[3D code data]

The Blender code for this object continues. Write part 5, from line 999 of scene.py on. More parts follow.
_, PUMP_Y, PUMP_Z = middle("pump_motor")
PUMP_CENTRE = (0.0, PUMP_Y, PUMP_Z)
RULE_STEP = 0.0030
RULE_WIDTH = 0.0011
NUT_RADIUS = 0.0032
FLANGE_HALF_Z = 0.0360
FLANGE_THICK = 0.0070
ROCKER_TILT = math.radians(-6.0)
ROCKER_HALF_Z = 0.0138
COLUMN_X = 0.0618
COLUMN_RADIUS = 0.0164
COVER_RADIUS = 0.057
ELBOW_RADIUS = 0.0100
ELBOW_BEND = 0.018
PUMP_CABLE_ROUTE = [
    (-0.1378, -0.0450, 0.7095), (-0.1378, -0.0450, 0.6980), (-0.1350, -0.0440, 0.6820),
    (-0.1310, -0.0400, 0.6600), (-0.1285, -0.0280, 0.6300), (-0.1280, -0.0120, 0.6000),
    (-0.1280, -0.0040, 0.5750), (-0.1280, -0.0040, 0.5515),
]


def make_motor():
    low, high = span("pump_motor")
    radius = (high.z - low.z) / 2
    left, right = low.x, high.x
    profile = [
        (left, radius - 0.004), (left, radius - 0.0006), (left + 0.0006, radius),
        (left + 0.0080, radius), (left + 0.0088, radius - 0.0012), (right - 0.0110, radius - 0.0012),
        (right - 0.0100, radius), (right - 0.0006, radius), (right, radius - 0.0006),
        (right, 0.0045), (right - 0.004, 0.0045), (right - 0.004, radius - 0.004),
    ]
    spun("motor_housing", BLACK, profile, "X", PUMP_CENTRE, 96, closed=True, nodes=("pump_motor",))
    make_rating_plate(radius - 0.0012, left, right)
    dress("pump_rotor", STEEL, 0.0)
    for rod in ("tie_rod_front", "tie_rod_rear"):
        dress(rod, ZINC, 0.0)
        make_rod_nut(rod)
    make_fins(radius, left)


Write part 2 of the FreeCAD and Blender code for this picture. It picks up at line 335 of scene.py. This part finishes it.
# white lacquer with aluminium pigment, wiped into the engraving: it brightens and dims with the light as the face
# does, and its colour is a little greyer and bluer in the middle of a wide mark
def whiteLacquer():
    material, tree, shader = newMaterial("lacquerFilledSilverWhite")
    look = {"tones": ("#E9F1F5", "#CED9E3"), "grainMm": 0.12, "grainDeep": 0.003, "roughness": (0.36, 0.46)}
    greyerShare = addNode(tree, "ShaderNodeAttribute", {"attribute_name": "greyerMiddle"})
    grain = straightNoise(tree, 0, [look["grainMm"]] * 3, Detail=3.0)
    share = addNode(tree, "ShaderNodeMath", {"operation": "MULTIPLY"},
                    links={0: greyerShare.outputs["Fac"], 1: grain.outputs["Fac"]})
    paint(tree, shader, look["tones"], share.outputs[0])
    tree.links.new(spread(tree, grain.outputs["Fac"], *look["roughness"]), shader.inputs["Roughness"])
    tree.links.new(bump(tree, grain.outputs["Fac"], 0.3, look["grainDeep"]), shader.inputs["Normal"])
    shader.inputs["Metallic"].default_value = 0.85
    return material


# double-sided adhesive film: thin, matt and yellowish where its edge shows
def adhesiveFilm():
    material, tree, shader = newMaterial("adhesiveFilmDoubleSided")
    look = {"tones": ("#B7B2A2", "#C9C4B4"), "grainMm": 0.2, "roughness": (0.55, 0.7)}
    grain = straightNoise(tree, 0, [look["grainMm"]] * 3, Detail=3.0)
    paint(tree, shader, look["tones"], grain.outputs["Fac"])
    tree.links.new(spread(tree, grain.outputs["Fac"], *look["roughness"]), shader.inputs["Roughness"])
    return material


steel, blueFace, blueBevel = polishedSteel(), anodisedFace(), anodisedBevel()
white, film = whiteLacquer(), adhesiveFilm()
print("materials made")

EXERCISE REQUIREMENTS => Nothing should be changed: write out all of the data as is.

THE ANSWER =>
The Blender code for this object continues. Write part 5, from line 999 of scene.py on. More parts follow.
_, PUMP_Y, PUMP_Z = middle("pump_motor")
PUMP_CENTRE = (0.0, PUMP_Y, PUMP_Z)
RULE_STEP = 0.0030
RULE_WIDTH = 0.0011
NUT_RADIUS = 0.0032
FLANGE_HALF_Z = 0.0360
FLANGE_THICK = 0.0070
ROCKER_TILT = math.radians(-6.0)
ROCKER_HALF_Z = 0.0138
COLUMN_X = 0.0618
COLUMN_RADIUS = 0.0164
COVER_RADIUS = 0.057
ELBOW_RADIUS = 0.0100
ELBOW_BEND = 0.018
PUMP_CABLE_ROUTE = [
    (-0.1378, -0.0450, 0.7095), (-0.1378, -0.0450, 0.6980), (-0.1350, -0.0440, 0.6820),
    (-0.1310, -0.0400, 0.6600), (-0.1285, -0.0280, 0.6300), (-0.1280, -0.0120, 0.6000),
    (-0.1280, -0.0040, 0.5750), (-0.1280, -0.0040, 0.5515),
]


def make_motor():
    low, high = span("pump_motor")
    radius = (high.z - low.z) / 2
    left, right = low.x, high.x
    profile = [
        (left, radius - 0.004), (left, radius - 0.0006), (left + 0.0006, radius),
        (left + 0.0080, radius), (left + 0.0088, radius - 0.0012), (right - 0.0110, radius - 0.0012),
        (right - 0.0100, radius), (right - 0.0006, radius), (right, radius - 0.0006),
        (right, 0.0045), (right - 0.004, 0.0045), (right - 0.004, radius - 0.004),
    ]
    spun("motor_housing", BLACK, profile, "X", PUMP_CENTRE, 96, closed=True, nodes=("pump_motor",))
    make_rating_plate(radius - 0.0012, left, right)
    dress("pump_rotor", STEEL, 0.0)
    for rod in ("tie_rod_front", "tie_rod_rear"):
        dress(rod, ZINC, 0.0)
        make_rod_nut(rod)
    make_fins(radius, left)


Write part 2 of the FreeCAD and Blender code for this picture. It picks up at line 335 of scene.py. This part finishes it.
# white lacquer with aluminium pigment, wiped into the engraving: it brightens and dims with the light as the face
# does, and its colour is a little greyer and bluer in the middle of a wide mark
def whiteLacquer():
    material, tree, shader = newMaterial("lacquerFilledSilverWhite")
    look = {"tones": ("#E9F1F5", "#CED9E3"), "grainMm": 0.12, "grainDeep": 0.003, "roughness": (0.36, 0.46)}
    greyerShare = addNode(tree, "ShaderNodeAttribute", {"attribute_name": "greyerMiddle"})
    grain = straightNoise(tree, 0, [look["grainMm"]] * 3, Detail=3.0)
    share = addNode(tree, "ShaderNodeMath", {"operation": "MULTIPLY"},
                    links={0: greyerShare.outputs["Fac"], 1: grain.outputs["Fac"]})
    paint(tree, shader, look["tones"], share.outputs[0])
    tree.links.new(spread(tree, grain.outputs["Fac"], *look["roughness"]), shader.inputs["Roughness"])
    tree.links.new(bump(tree, grain.outputs["Fac"], 0.3, look["grainDeep"]), shader.inputs["Normal"])
    shader.inputs["Metallic"].default_value = 0.85
    return material


# double-sided adhesive film: thin, matt and yellowish where its edge shows
def adhesiveFilm():
    material, tree, shader = newMaterial("adhesiveFilmDoubleSided")
    look = {"tones": ("#B7B2A2", "#C9C4B4"), "grainMm": 0.2, "roughness": (0.55, 0.7)}
    grain = straightNoise(tree, 0, [look["grainMm"]] * 3, Detail=3.0)
    paint(tree, shader, look["tones"], grain.outputs["Fac"])
    tree.links.new(spread(tree, grain.outputs["Fac"], *look["roughness"]), shader.inputs["Roughness"])
    return material


steel, blueFace, blueBevel = polishedSteel(), anodisedFace(), anodisedBevel()
white, film = whiteLacquer(), adhesiveFilm()
print("materials made")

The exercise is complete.